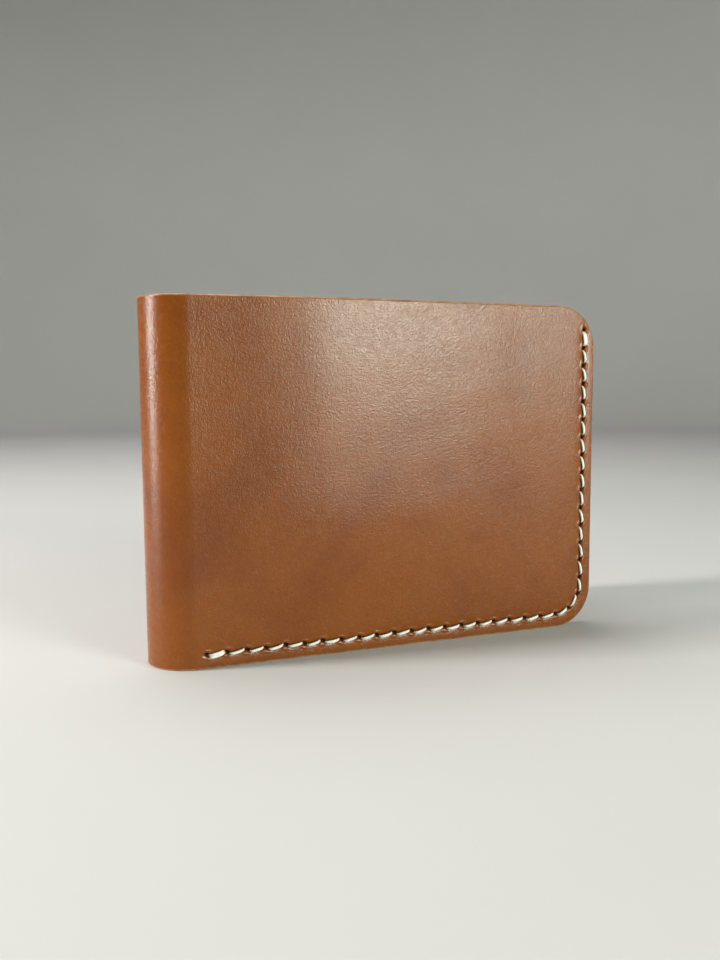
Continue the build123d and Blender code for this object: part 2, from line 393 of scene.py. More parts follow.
class Leather:
    """A sheet's thickness, how it lies, the relief of its two faces, and which face is the grain."""

    def __init__(self, thickness, burnish, middle, outside=None, inside=None, grain=OUT, seed=0):
        self.thickness = thickness
        self.burnish = burnish
        self.middle = middle
        self.relief = {OUT: outside, IN: inside}
        self.grain = grain
        self.seed = seed

    def face(self, u, rise, facing, half):
        """(level, darkness) of one face."""
        level = self.middle(u, rise) + facing * half
        if self.relief[facing] is None:
            return level, 0 * u
        height, dark = self.relief[facing](u, rise)
        return level + facing * height, dark


def face_normals(leather, u, rise, facing, half, side):
    """Normals of one face, from its slopes."""
    step = 0.02

    def at(du, dr):
        level = leather.face(u + du, rise + dr, facing, half)[0]
        return place(u + du, rise + dr, level, side)

    normal = np.cross(at(step, 0) - at(-step, 0), at(0, step) - at(0, -step))
    normal = normal / np.linalg.norm(normal, axis=1)[:, None]
    outwards = place(u, rise, 0 * u + 1, side) - place(u, rise, 0 * u, side)
    flip = np.sign((normal * outwards).sum(1)) * facing
    return normal * flip[:, None]


def add_attribute(mesh, name, kind, values):
    """Stores a value for each vertex, for the material to read."""
    attribute = mesh.attributes.new(name, kind, "POINT")
    key = "vector" if kind == "FLOAT_VECTOR" else "value"
    attribute.data.foreach_set(key, np.asarray(values, np.float32).ravel())


def build_mesh(name, vertices, faces, normals=None):
    """A smooth-shaded mesh object, with its own normals where they are given."""
    mesh = bpy.data.meshes.new(name)
    mesh.from_pydata([tuple(v) for v in vertices], [], [tuple(int(i) for i in f) for f in faces])
    mesh.update()
    mesh.polygons.foreach_set("use_smooth", [True] * len(mesh.polygons))
    if normals is not None:
        own = np.zeros(len(mesh.vertices) * 3, np.float32)
        mesh.vertex_normals.foreach_get("vector", own)
        own = own.reshape(-1, 3)
        given = np.linalg.norm(normals, axis=1) > 0.5
        own[given] = normals[given]
        mesh.normals_split_custom_set_from_vertices([tuple(n) for n in own])
    obj = bpy.data.objects.new(name, mesh)
    bpy.context.scene.collection.objects.link(obj)
    return obj


# Each piece and each half reads its own part of the leather pattern.
PIECES_APART = 40
SIDE_APART = 17


def sew_sheet(name, cut, outline, closed, leather, side, material):
    """Gives a cut sheet its thickness, its domed edge and its place."""
    flat, faces, rim = cut
    u, rise = flat[:, 0], flat[:, 1]
    distance = edge_distance(flat, outline, closed)
    share = 1 - np.clip(distance / leather.burnish, 0, 1)
    rounding = min(leather.burnish, 0.40 * leather.thickness)
    half = leather.thickness / 2 - rounding * (1 - np.sqrt(np.clip(1 - share**2, 0, 1)))
    count = len(flat)
    vertices, normals, dark, flesh, edge = [], [], [], [], []
    for facing in (OUT, IN):
        level, darkness = leather.face(u, rise, facing, half)
        vertices.append(place(u, rise, level, side))
        normal = face_normals(leather, u, rise, facing, half, side)
        normal[distance < leather.burnish * 0.999] = 0
        normals.append(normal)
        dark.append(darkness)
        flesh.append(np.full(count, 0.0 if facing == leather.grain else 1.0))
        edge.append(1 - smooth(distance, 0.0, EDGE_COLOUR_WIDTH))
    bulge = offset_line(outline, -EDGE_BULGE, closed)
    bulge_u, bulge_rise = bulge[:, 0], bulge[:, 1]
    vertices.append(place(bulge_u, bulge_rise, leather.middle(bulge_u, bulge_rise), side))
    normals.append(np.zeros((len(rim), 3)))
    dark.append(np.zeros(len(rim)))
    flesh.append(np.full(len(rim), 0.0))
    edge.append(np.full(len(rim), 1.0))
    top = faces if side == FRONT else faces[:, ::-1]
    under = (faces[:, ::-1] if side == FRONT else faces) + count
    steps = range(len(rim)) if closed else range(len(rim) - 1)
    walls = []
    for i in steps:
        j = (i + 1) % len(rim)
        a, b, c, d = rim[i], rim[j], 2 * count + j, 2 * count + i
        e, f = rim[i] + count, rim[j] + count
        quads = [(b, a, d, c), (c, d, e, f)]
        walls.extend(quads if side == FRONT else [q[::-1] for q in quads])
    all_faces = [tuple(f) for f in top] + [tuple(f) for f in under] + walls
    obj = build_mesh(name, np.concatenate(vertices), all_faces, np.concatenate(normals))
    at = np.concatenate([flat, flat, bulge])
    face_of = np.concatenate([np.full(count, 1.0), np.full(count, -1.0), np.zeros(len(rim))])
    level_at = face_of * leather.thickness / 2 + SIDE_APART * side
    leather_at = np.stack([at[:, 0] + PIECES_APART * leather.seed, at[:, 1], level_at], -1)
    add_attribute(obj.data, "leather_at", "FLOAT_VECTOR", leather_at)
    add_attribute(obj.data, "cut_edge", "FLOAT", np.concatenate(edge))
    add_attribute(obj.data, "flesh", "FLOAT", np.concatenate(flesh))
    add_attribute(obj.data, "shadow", "FLOAT", np.concatenate(dark))
    obj.data.materials.append(material)
    return obj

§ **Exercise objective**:
Search the data above for the string "scene" and copy each line that has it.

§ **Correct response**:
Continue the build123d and Blender code for this object: part 2, from line 393 of scene.py. More parts follow.
    bpy.context.scene.collection.objects.link(obj)